I did try during the day when user session is logged in and active. Seem to happen less often, but still have happen with periodical polling, but still happen. When user is lock screen, it seem to happen more often (not sure both are related or just pure random luck on this part, but it's almost 66% of the time). I tried 3 different hour of the day (9PM, 3AM, 4AM) all with the same dead lock nearly everyday with polling and session is lock.
But when session is active and build is trigger manually it seem to never happen.
I think it's more related to the user session, we are using the slave with a user session since we need the GUI/OpenGL context for our unit tests. So it seem trigger the build with a polling when session is lock make a difference. As stated before this machine doesn't go in hybernation nor real sleep, only affect HD and monitor.
Here's what I will try:
- I will try to remove the HD sleep, even if the batch command is HD intensive (compiling, it's MSBuild batch command return, complete fully and output the build result into the master log).
- I will try to prevent session from locking and start a polling.
I will try to post the result of those 2 tests just to figure out.
I noticed something resembling this issue after upgrading LTS to 2.60.1 - one of my agents fairly regularly completes a process in a batch step then just hangs. I tried using process explorer to see what was keeping it open but as soon as I interact with the "dead" process in any way, it terminated.
Terminating the batch executable on the agent side seems to allow the master to continue executing the job.
Spent some time in AV exceptions etc, can't seem to find a way of debugging the issue.
Rolling back to LTS 2.46.3 resulted batch steps no longer randomly hanging for me
I just added the Support Plugin information if this might help. I'm currently trying to reproduce it into another project, but reducing the scope (removing some variables from the jenkinsfile, removing instruction after the build, removing the email into the big try catch) for some reason seem to avoid the problem so far, I'm trying to figure out what is the difference between both project (they do the exact same thing up to the normal one hang, on the same repos checkout). Sound like there's something around the instruction that make the instruction hang for that particular project. But so far I don't have a clue of what this could be.

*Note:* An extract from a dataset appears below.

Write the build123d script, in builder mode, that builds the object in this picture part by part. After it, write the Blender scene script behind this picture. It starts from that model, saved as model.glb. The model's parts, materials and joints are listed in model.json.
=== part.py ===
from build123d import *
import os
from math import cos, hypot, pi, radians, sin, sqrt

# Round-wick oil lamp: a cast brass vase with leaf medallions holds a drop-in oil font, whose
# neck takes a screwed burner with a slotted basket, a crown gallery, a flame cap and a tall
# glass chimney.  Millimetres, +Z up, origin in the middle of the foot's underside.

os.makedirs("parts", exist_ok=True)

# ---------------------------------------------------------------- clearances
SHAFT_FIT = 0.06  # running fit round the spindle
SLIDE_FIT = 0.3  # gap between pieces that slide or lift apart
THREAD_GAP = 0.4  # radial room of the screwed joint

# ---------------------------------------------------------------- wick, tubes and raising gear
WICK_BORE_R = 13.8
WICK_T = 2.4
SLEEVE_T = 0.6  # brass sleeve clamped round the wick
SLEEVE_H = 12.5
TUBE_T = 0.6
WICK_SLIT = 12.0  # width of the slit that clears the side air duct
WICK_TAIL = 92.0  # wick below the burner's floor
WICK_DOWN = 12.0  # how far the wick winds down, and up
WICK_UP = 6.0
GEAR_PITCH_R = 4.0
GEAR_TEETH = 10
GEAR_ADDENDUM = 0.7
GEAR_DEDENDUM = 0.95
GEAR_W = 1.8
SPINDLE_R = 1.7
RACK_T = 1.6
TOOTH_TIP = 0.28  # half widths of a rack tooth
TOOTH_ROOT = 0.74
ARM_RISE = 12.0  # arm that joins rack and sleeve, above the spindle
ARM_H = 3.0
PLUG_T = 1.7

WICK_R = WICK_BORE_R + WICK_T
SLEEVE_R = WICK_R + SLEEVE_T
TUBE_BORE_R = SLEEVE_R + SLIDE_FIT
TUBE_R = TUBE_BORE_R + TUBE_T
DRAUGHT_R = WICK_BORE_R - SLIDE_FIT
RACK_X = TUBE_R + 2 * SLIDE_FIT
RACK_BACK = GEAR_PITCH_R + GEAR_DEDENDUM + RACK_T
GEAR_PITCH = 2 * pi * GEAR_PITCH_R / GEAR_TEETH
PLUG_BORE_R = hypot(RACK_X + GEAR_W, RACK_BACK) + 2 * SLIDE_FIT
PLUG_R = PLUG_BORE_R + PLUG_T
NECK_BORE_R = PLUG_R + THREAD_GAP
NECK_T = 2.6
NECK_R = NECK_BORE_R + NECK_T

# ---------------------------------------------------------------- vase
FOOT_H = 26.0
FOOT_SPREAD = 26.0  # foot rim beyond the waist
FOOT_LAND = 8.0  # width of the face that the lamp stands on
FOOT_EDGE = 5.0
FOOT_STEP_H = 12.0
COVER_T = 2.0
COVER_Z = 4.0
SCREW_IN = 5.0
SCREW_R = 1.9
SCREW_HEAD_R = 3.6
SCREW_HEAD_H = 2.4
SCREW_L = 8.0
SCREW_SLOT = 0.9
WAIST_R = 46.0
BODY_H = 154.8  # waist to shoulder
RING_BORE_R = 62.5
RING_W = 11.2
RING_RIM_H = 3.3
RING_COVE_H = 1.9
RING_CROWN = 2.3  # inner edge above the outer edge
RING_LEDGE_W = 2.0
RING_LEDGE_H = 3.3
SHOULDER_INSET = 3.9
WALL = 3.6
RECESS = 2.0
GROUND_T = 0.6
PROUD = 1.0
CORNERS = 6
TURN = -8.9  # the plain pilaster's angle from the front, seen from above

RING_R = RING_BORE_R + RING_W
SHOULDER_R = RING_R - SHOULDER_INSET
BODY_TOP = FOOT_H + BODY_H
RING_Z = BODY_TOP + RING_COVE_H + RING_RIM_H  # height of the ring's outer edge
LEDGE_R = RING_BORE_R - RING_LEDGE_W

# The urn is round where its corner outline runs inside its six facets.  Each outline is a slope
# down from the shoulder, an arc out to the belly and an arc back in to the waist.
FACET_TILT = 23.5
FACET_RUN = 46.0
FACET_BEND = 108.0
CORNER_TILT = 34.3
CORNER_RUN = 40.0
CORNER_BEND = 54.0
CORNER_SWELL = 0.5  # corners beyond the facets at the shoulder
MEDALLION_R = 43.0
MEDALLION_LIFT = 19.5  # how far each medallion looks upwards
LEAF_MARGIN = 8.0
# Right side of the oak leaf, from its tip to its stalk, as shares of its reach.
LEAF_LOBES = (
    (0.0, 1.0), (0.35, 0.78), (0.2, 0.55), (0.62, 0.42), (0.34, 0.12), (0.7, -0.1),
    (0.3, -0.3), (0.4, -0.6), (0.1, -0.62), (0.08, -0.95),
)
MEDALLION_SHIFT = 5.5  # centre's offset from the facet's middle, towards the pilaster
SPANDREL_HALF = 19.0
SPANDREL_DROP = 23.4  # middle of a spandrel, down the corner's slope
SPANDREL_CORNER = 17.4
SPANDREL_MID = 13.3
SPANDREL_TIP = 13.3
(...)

Add a new one, this one was perform with the reduced jenkinsfile and other project (just seem to happen less often for some obscure reason). The reduce jenkinsfile does the same operation on the same repos, just trimmed the email and other stuff like that.

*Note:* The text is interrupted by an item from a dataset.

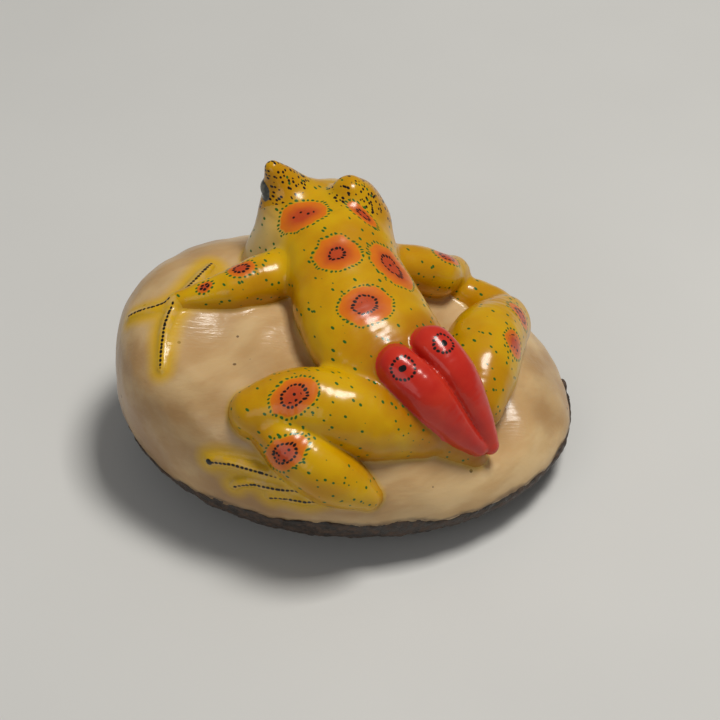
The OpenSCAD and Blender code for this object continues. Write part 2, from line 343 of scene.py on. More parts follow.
def carving(points):
    """(distance to the carved surface, distance to each member alone) at these points."""
    points = points.astype(np.float32)
    d = {name: member_distance(name, points) for name in MEMBERS}
    unevenness = 0.05 * waves(points, 5.0, 3) + 0.02 * waves(points, 2.2, 4)
    base = nut_distance(points) + 0.10 * waves(points, 9.0, 1) + 0.03 * waves(points, 3.0, 2)
    base = scooped(points, base)
    d["nut_base"] = base
    body = smooth_min(d["trunk"], d["head"], NECK_FILLET)
    body = smooth_min(body, d["left_eye_mound"], LEFT_MOUND_FILLET)
    body = smooth_min(body, d["right_eye_mound"], RIGHT_MOUND_FILLET)
    for side in ("left", "right"):
        arm = smooth_min(d[side + "_upper_arm"], d[side + "_forearm"], ELBOW_FILLET)
        body = smooth_min(body, arm, SHOULDER_FILLET)
        leg = smooth_min(d[side + "_thigh"], d[side + "_shank"], KNEE_FILLET)
        body = smooth_min(body, leg, HIP_FILLET)
    seam = (d["left_rump_lobe"] - d["right_rump_lobe"]) / SEAM_WIDTH
    lobes = np.minimum(d["left_rump_lobe"], d["right_rump_lobe"]) + SEAM_DEPTH * np.exp(-seam * seam)
    body = smooth_min(body, lobes, LOBE_FILLET) + unevenness
    for side in ("left", "right"):
        body = smooth_min(body, d[side + "_eye"], EYE_FILLET)
    for name in DIGITS:
        base = smooth_min(base, d[name] + 0.5 * unevenness, DIGIT_FILLET)
    return smooth_min(base, body, FROG_FILLET), d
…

Next step is to create a mini repos/code and try to see if this still can happen or if I can do it with a much simpler bat command (avoiding the whole msbuild thing).
One last one where the Pipeline TestHang build #10 is hang while the #11 is running just fine on another slave. (this might help to compare both)
I have attach the Master log, system info and thread dump. There's nothing special into the master host dmesg.